Plug in your Pico. And if we run our code, you can see that every second the Pico will print out the current value of timer. We aren't pressing the button, so it's not increasing. And if we hold it down, it will count how many seconds it's being held down for. It's very slow. It's a little bit slow. And if we let go, it'll stop counting.

Let's do another example by modifying the button and LED code from the previous video. The sample code is also found in the same place if you already don't have that. In this code, we turned on an LED if the button was pressed, very, very straightforward. But let's say on top of that, we also wanted...To explain why it's more efficient, I want you to imagine that instead of the Pico reading the button, the Pico is you and you are checking if there are clouds in the sky or not. So the first line would be, if there is a cloud in the sky, turn the LED on. You would need to get up, go outside, check for a cloud, and then come back in. And if there are clouds, you turn the LED on. Then immediately after that, we have a print function here. And this command tells you again to get up and go outside and check for clouds and then print if there are clouds or not. But you literally just checked. You already know what it is, right? You're not being very efficient.

Your Pico is so fast that the time between the two button checks in the if and the print statement is probably about a millionth of a second. The state of the button isn't going to change in that tiny amount of time. I'm going to modify the code now to do it the better way instead. And I'm going to start by creating a variable called button state. I'm just calling it bState for short. And I'm going to set that to our digital read. So now we're going to take the digital read and we're going to store it in bState. And then I'm going to modify our if statement to just use bState and our print statement to use bState as well. So now we start the loop by checking the button and then storing it in a variable. And now our if and print statements just use that variable instead. And this is way more efficient, right?

If you had to check for clouds, you would go outside once and check. And in your head, you would store it as a variable and remember whether there were clouds outside or not. It's not like the amount of clouds in the sky is going to change in the 10 seconds it takes you to do those things, right? And exactly like you having to get up and go outside and check for clouds, it takes the Pico time and resources to read the state of its pins.

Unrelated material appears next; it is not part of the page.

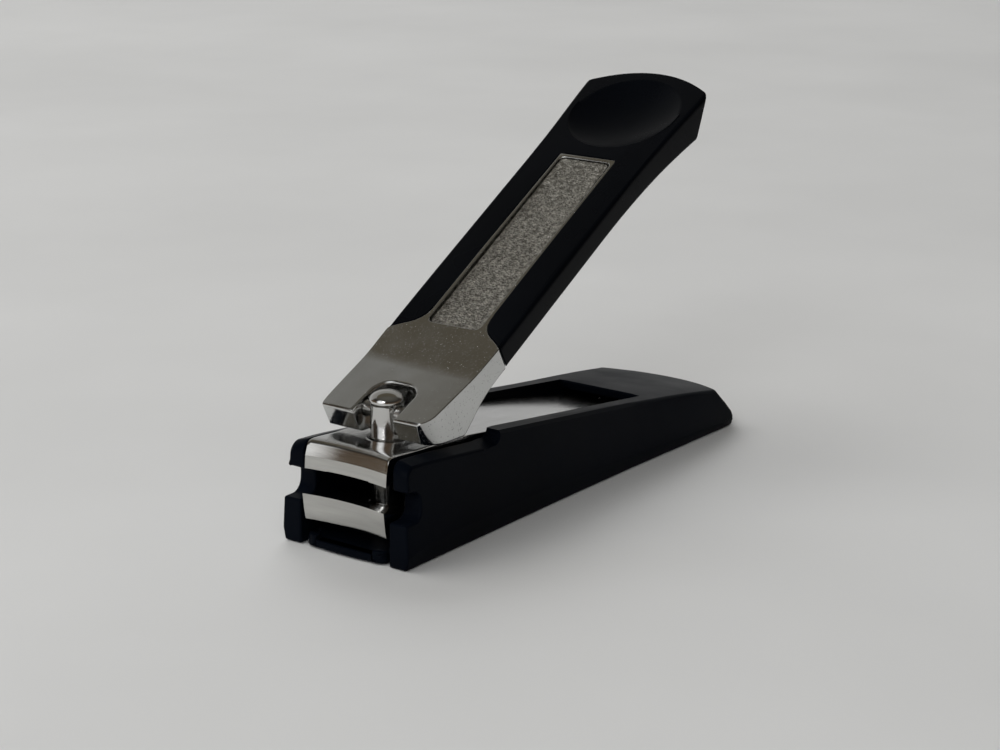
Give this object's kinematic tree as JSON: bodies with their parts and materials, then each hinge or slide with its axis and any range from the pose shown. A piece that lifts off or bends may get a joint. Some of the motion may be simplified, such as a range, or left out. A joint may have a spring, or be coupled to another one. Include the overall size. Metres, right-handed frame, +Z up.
{
  "type": "lever nail clipper",
  "caption": "Lever nail clipper with sprung steel jaws, a fold-over plastic-covered lever with a let-in nail file, and a slide-on plastic case that catches the clippings.",
  "frame": {"origin": "middle of the catcher case's flat base, half way along its length", "axes": "+X from the cutting jaws back to the riveted tail, +Z up from the base towards the lever, +Y completing the right-handed set"},
  "size_m": [0.0694, 0.0186, 0.0441],
  "materials": {
    "case_plastic": "satin",
    "cover_plastic": "satin",
    "blade_steel": "ground",
    "pin_steel": "satin",
    "chrome": "polished",
    "file_grit": "grit"
  },
  "bodies": {
    "case": {"catcher_case": "case_plastic"},
    "blade_frame": {"upper_blade": "blade_steel", "tail_rivet_1": "pin_steel", "tail_rivet_2": "pin_steel"},
    "lower_arm": {"lower_blade": "blade_steel"},
    "post": {"post_pin": "chrome"},
    "lever_hinge": {"lever_axle": "pin_steel"},
    "lever": {"lever_core": "chrome", "lever_cover": "cover_plastic", "nail_file": "file_grit"}
  },
  "joints": [
    {"name": "case_slide", "type": "slide", "parent": "case", "child": "blade_frame", "axis": [-1, 0, 0], "range_m": [0, 0.008]},
    {"name": "lower_blade_flex", "type": "hinge", "parent": "blade_frame", "child": "lower_arm", "pos_m": [0.0185, 0, 0.00372], "axis": [0, 1, 0], "range_deg": [0, 2.6]},
    {"name": "post_swivel", "type": "hinge", "parent": "lower_arm", "child": "post", "pos_m": [-0.02715, 0, 0], "axis": [0, 0, 1], "continuous": true},
    {"name": "lever_flip", "type": "hinge", "parent": "post", "child": "lever_hinge", "pos_m": [-0.02715, 0, 0.0142], "axis": [0, -1, 0], "range_deg": [0, 157]},
    {"name": "lever_press", "type": "hinge", "parent": "lever_hinge", "child": "lever", "pos_m": [-0.02715, 0, 0.0142], "axis": [0, 1, 0], "range_deg": [0, 33], "stiffness_Nm_per_rad": 0.0034, "springref_deg": -23.26}
  ],
  "couplings": [
    {"joint": "lower_blade_flex", "follows": "lever_press", "ratio": 0.078}
  ]
}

In this case, it doesn't really matter whether we use variables or not like this. The code will work the same. But when you start to get more complicated and lengthy code, telling the Pico to check every time the state of the button can slow it down quite a bit. But I would say the way we've done it with variables here is technically the better way to do it. It's also better practice and it helps to make it a little more human-readable.

Something really important worth mentioning here is that variables are temporary. If you turn off the Pico, all the data stored in those variables is lost, completely wiped, and you will start fresh again when you turn the Pico back on.

A really great thing about MicroPython is how easy it makes using variables. And because of that, you can kind of get away with not knowing the thing that I'm about to talk about. But we're going to quickly cover it because it is very important. And that is that variables have different types and these types matter a lot. There are quite a few different types of variables, but just to introduce them, we have three extremely common ones, integers, floats, and strings.

Strings are easy. You can think of them as a box that only stores words and sentences or anything you can type on your keyboard, really. So I'm going to create a string here and I'm just going to go, this is a string. There it is. And I put it in those inverted commas and I'm going to store it in the variable called X.Sure, here is the transcript formatted into paragraphs:

We can just print X. And if I run that, it prints it to the shell. Again, I don't need to put inverted commas if I'm printing a variable, even if I'm printing a variable that is a string. But if I'm printing that string directly, I need to put it in inverted commas like so.

Integers and floats, on the other hand, are types of variables that store numbers. And the way to think about them is that integers store whole numbers like 1, 3, 5, nice whole numbers, while floats store numbers with decimal points like 2.3341.

Now knowing what variable type to use is a bit confusing for beginners, but when we create a variable in MicroPython, it automatically chooses the correct variable to use for the data we want to store. So if I just go X is equal to 2.5, MicroPython is going to automatically assign that as a float. We can also override that and manually set the variable type with something like int and then brackets.

And if I store 2.5 as an integer, and here I'm just going to click run, and now I'm just going to punch X into the shell, which is going to print the value stored in X, it prints us 2. So in this case, we're trying to fit 2.5, which is a float value, into an integer box and the decimal just gets cut off.

So strings hold words and sentences, integers hold whole words, and floats hold numbers with decimal points. But MicroPython automatically assigns the right variable type, which is another reason why MicroPython is so easy to use.

So far I have been saying you can name variables anything you want, but that's technically not true because there are some rules about naming them. First off, they can't have spaces. They can only have letters, numbers, and underscores. For example, when we use the variable called bState, we used an underscore for that exact reason. Variables also can't start with a number. They must start with a letter or an underscore. They're also case-sensitive, so bState and bState, with a capital B, are not the same variables. And you can't use a name that is any of the MicroPython keywords. So you can't name a variable import because MicroPython won't know whether you're talking about a variable called import or you're trying to import something. It can't collide with existing words or phrases or anything like that in MicroPython.

One more thing. In the first example, when we were counting for how long the button was pressed down, we used the plus operator to increase the variable called timer, but MicroPython also gives you access to a variety of other math operators. If you want something to do, go back to that example and change it to a minus, or you could use divide or multiply, exponential, modulus. If you import the math library, you can access trigonometry functions like cos and sine and tan, all very, very helpful when your project has to deal with angles. You don't need to know how to use all those math-related things. We're just making you aware that if you need to do math on your Pico to process data, there is definitely a math function to do so. And math and variables kind of go hand in hand.

All right. Three key takeaways. One, variables are a convenient way to store and keep a track of data in your code. Two, variable types do matter, but thankfully, MicroPython does a really good job of managing them for you. And three, variables can only have letters, numbers, and underscores. They can't start with a space, they are case-sensitive, and you can't call them something like import.